* DATASET SECTION:
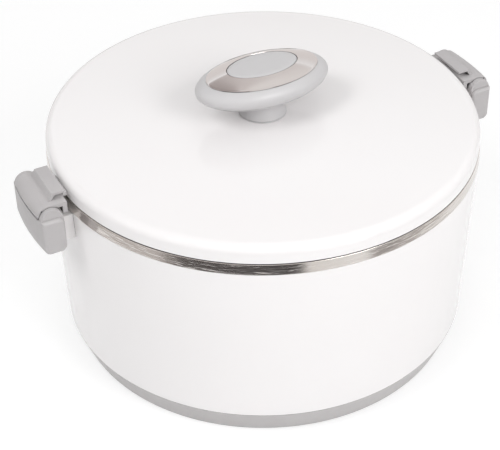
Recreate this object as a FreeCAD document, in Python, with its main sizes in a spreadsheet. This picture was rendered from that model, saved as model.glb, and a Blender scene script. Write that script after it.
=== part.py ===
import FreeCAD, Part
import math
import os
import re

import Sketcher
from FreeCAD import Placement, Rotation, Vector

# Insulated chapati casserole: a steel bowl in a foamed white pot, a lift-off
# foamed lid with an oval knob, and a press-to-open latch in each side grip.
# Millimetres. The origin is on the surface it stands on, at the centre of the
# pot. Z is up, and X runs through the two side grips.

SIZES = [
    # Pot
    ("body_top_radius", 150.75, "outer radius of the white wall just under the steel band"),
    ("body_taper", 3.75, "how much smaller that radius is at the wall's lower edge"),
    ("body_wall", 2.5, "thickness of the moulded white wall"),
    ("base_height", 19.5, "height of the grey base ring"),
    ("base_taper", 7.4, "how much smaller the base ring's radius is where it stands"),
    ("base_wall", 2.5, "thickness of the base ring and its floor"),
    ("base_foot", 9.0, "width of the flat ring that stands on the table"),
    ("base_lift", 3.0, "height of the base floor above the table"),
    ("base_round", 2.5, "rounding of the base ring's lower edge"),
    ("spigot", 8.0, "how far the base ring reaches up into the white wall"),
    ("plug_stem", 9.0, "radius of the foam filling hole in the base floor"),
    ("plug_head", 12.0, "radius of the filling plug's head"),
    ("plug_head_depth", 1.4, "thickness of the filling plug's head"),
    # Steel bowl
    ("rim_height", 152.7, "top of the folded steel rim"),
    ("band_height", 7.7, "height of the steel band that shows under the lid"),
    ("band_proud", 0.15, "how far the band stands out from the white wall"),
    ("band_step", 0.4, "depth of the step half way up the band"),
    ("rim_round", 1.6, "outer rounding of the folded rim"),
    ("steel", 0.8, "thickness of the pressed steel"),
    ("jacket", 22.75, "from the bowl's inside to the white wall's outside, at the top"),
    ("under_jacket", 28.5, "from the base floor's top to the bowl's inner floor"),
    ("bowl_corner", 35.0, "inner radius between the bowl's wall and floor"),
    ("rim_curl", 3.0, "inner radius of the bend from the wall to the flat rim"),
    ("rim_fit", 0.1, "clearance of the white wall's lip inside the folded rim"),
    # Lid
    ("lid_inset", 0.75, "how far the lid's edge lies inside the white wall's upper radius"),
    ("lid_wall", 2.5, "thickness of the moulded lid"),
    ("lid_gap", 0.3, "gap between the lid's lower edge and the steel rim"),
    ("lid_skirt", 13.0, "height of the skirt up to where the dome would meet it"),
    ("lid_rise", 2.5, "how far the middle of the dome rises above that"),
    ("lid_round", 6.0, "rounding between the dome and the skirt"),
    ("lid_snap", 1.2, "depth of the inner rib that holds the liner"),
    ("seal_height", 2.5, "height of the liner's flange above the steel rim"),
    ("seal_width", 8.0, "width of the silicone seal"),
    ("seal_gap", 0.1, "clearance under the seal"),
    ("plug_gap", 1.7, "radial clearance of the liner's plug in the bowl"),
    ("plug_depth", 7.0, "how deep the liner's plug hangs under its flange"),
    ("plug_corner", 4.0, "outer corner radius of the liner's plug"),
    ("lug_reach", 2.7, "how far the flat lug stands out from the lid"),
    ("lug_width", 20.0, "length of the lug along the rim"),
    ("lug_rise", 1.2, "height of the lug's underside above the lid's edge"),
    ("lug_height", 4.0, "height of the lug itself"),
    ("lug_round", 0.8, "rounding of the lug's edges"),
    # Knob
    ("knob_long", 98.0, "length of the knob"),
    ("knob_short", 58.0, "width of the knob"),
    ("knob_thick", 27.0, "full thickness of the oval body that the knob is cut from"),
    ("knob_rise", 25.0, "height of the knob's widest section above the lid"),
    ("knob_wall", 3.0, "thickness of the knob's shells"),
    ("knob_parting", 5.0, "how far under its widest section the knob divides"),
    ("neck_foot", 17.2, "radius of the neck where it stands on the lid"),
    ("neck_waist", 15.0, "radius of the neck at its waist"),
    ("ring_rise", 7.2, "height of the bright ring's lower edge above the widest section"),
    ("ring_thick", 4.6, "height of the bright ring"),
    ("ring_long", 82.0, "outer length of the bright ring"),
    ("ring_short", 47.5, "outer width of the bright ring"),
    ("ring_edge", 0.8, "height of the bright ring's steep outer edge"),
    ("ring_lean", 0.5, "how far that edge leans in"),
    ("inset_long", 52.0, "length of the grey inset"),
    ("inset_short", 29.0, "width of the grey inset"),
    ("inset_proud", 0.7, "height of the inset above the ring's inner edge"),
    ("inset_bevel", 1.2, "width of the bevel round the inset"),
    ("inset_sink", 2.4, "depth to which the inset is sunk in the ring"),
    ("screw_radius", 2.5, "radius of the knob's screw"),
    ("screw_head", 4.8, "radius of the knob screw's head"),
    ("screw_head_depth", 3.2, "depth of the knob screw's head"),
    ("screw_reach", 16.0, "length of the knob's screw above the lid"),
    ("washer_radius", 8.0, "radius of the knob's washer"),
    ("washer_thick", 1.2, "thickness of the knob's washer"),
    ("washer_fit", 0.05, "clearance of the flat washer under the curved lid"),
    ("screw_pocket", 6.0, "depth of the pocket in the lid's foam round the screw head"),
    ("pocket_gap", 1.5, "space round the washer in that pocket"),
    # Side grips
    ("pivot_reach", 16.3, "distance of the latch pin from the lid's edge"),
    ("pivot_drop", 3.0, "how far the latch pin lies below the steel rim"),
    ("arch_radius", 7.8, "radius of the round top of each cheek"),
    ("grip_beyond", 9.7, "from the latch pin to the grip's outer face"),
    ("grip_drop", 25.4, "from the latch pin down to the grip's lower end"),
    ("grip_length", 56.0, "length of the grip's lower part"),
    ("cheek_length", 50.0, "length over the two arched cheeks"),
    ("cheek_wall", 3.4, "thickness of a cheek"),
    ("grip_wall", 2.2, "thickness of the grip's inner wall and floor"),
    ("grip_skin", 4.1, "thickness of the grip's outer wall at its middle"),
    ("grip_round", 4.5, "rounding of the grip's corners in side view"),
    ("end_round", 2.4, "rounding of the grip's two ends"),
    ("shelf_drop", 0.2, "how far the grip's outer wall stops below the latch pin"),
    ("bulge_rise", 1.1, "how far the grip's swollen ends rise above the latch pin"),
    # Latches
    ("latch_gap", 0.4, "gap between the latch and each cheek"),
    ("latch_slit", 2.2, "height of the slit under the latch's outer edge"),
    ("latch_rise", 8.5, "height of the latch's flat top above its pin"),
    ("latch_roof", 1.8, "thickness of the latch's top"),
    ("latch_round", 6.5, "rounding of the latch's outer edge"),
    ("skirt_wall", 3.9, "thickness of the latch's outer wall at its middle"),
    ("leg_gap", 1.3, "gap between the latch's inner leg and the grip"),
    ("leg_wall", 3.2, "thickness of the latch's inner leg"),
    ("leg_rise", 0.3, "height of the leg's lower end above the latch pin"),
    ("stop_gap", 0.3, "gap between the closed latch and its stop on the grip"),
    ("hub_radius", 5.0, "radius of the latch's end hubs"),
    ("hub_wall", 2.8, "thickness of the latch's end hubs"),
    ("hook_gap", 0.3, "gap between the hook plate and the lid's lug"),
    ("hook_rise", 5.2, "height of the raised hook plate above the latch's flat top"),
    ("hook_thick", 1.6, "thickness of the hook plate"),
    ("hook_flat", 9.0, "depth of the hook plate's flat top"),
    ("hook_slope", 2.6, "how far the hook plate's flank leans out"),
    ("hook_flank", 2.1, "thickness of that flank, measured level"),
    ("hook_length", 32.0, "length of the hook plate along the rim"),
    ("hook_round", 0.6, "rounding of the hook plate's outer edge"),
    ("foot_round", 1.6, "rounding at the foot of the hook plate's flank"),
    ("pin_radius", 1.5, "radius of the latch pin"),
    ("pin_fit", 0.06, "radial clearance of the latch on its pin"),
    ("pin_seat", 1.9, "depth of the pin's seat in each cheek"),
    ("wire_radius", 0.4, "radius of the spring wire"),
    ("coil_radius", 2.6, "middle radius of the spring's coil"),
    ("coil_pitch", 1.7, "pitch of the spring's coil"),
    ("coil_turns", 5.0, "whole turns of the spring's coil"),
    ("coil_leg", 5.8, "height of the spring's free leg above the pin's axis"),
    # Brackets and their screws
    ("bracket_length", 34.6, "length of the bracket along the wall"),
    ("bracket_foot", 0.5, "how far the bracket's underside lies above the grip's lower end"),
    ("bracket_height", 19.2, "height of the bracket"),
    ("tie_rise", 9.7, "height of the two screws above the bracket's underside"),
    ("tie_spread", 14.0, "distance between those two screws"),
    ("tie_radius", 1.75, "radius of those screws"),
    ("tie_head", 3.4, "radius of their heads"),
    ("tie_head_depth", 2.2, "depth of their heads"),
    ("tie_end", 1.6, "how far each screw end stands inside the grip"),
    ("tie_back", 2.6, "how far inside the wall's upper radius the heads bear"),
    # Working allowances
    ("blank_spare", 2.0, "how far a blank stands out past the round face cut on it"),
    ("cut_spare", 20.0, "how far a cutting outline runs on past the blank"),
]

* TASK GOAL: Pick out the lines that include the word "from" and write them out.

* TASK ANSWER:
Recreate this object as a FreeCAD document, in Python, with its main sizes in a spreadsheet. This picture was rendered from that model, saved as model.glb, and a Blender scene script. Write that script after it.
from FreeCAD import Placement, Rotation, Vector
    ("band_proud", 0.15, "how far the band stands out from the white wall"),
    ("jacket", 22.75, "from the bowl's inside to the white wall's outside, at the top"),
    ("under_jacket", 28.5, "from the base floor's top to the bowl's inner floor"),
    ("rim_curl", 3.0, "inner radius of the bend from the wall to the flat rim"),
    ("lug_reach", 2.7, "how far the flat lug stands out from the lid"),
    ("knob_thick", 27.0, "full thickness of the oval body that the knob is cut from"),
    ("pivot_reach", 16.3, "distance of the latch pin from the lid's edge"),
    ("grip_beyond", 9.7, "from the latch pin to the grip's outer face"),
    ("grip_drop", 25.4, "from the latch pin down to the grip's lower end"),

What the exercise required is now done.